Van Buren's book isn't kind to American policymakers, and he has strong feelings about the futility of his efforts. Fresh Air contacted a spokesman for the State Department, who declined to respond to Van Buren's book except to say that the author's views are his own, and not necessarily those of the State Department.

"The State Department is not very happy about what I've done," Van Buren tells Fresh Air's Dave Davies. "I was required to submit an early copy of the manuscript to them to determine that I wasn't releasing classified information ... It's pretty clear that I'm speaking for myself here."

Van Buren says many of his State Department colleagues who have read the book agree with him in private but have publicly shunned him for speaking out about what he saw in Iraq.

"Many of them accused me of picking on them or ... blaming them for things that I knew were institutional," he says. "They didn't make these decisions because they were stupid. I didn't make these decisions because I was stupid. We all knew we were told we were to do these things, and they're a little angry at me for labeling them as complicit in this when they knew that they weren't."

Garbage Removal in Baghdad

When Van Buren arrived in Iraq, he tells Davies that he was overwhelmed by the amount of garbage he saw on the street.

"I've never seen more trash in one place in my life," he says. "It was as if the only thing being manufactured in Iraq was garbage."
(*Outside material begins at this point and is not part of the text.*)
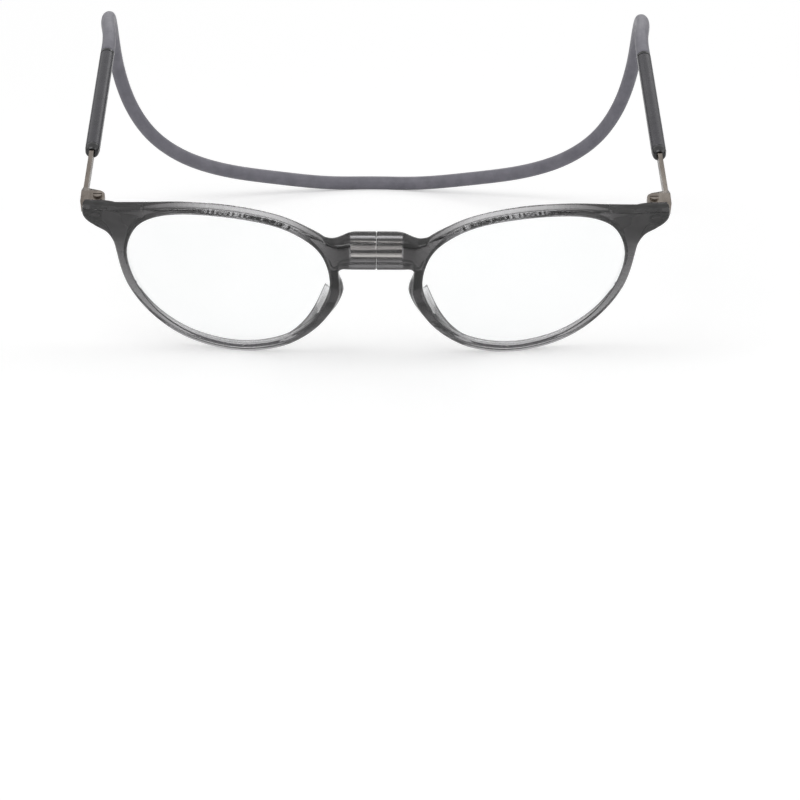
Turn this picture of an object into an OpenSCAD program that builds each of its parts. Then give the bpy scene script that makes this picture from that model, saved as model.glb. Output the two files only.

The State Department's reconstruction teams were told that they had to find a way to remove the trash in the street. They enlisted the help of local sheiks who had volunteered to find and pay workers to assist with the garbage removal.

"It was an amazing thing until we found that we were overpaying these people so much that we had distorted the local labor market, and several shops had closed down because people found it more profitable to have us pay them to pick up trash than to operate small businesses," says Van Buren. "And they were temporary jobs in the sense that when [the State Department] got bored with picking up trash, or some other shiny object caught our attention, we moved on to a different project."

Peter Van Buren has contributed to <em>The Nation</em>, <em>The American Conservative </em>magazine and The Huffington Post.
Torie Partridge / Courtesy of the author
/
Courtesy of the author
Peter Van Buren has contributed to The Nation, The American Conservative magazine and The Huffington Post.

Van Buren says some projects floundered and others never got off the ground because the thinking about the future of Iraq was never long term.

"Everyone in Iraq was there on a series of one-year tours, myself included," he says. "Everyone was told that they needed to create accomplishments, that we needed to document our success, that we had to produce a steady stream of photos of accomplishments, and pictures of smiling Iraqis and metrics and charts. It was impossible, under these circumstances, to do anything long term ... We rarely thought past next week's situation update. The embassy would rarely engage with us on a project that wasn't flashy enough to involve photographs or bringing a journalist out to shoot a video that looked good. The willingness to do long-term work ... never existed in our world."

Peter Van Buren has served in the Foreign Service for 23 years. He has received awards for his work in Japan and Thailand. He speaks Japanese, Mandarin and some Korean.


Interview Highlights

On the cash flow in Iraq

"Working for the government for 23 years, the only constant is there's never money to do all of the things we wanted. There were times when I've bought my own office supplies and stolen yellow stickies from my kid's school so I had them in the office. In Iraq, we had money everywhere. It was literally in boxes you had to step over. At one point in time, I had $100,000 in a safe in my office. I felt like a drug dealer pulling out bundles of money. There was so much money that the Iraqis invented a new slang term in Arabic that means 'a large pile of hundred-dollar bills.'

On microgrants

"One of the more amazing ways we spent money was a short-term project called microgrants. Someone, somewhere decided that if Iraqis were to open small businesses, this was going to solve a lot of problems. They would all become little shopkeepers and vendors, and therefore not be terrorists and everything would be OK, and we could go home. The way to implement this was through the microgrant program, which was literally us handing out $5,000 in cash to people and encouraging them to open a business with it. There was no follow-up, there was no accountability, there was nothing the Iraqi person had to do but sign a receipt and smile nicely at us, and we handed him $5,000."

On humanitarian assistance bags

"One colonel that I worked with thought that the best way to win hearts and minds was to give away stuff. Everybody likes free stuff. He characterized this as a humanitarian gesture. What would happen is the Army would load up some trucks with food bags. The amount of food in there might have given a family of four a meal or two. It was nothing special, nothing elaborate. ... What you saw in these instances was very interesting. If you imagined yourself as a camera and you focused very closely, you saw happy, smiling soldiers handing food bags to young children or women. If you zoomed out a little bit, you saw that the soldiers who weren't in camera range probably weren't smiling. If you zoomed out a little further, you found that the Iraqi men would stay in the background and give us hard stares. This is a country where pride and self-image are very important to people, and being handed food by Americans who had invaded their country was a shock to the Iraqi people, was a blow to their pride."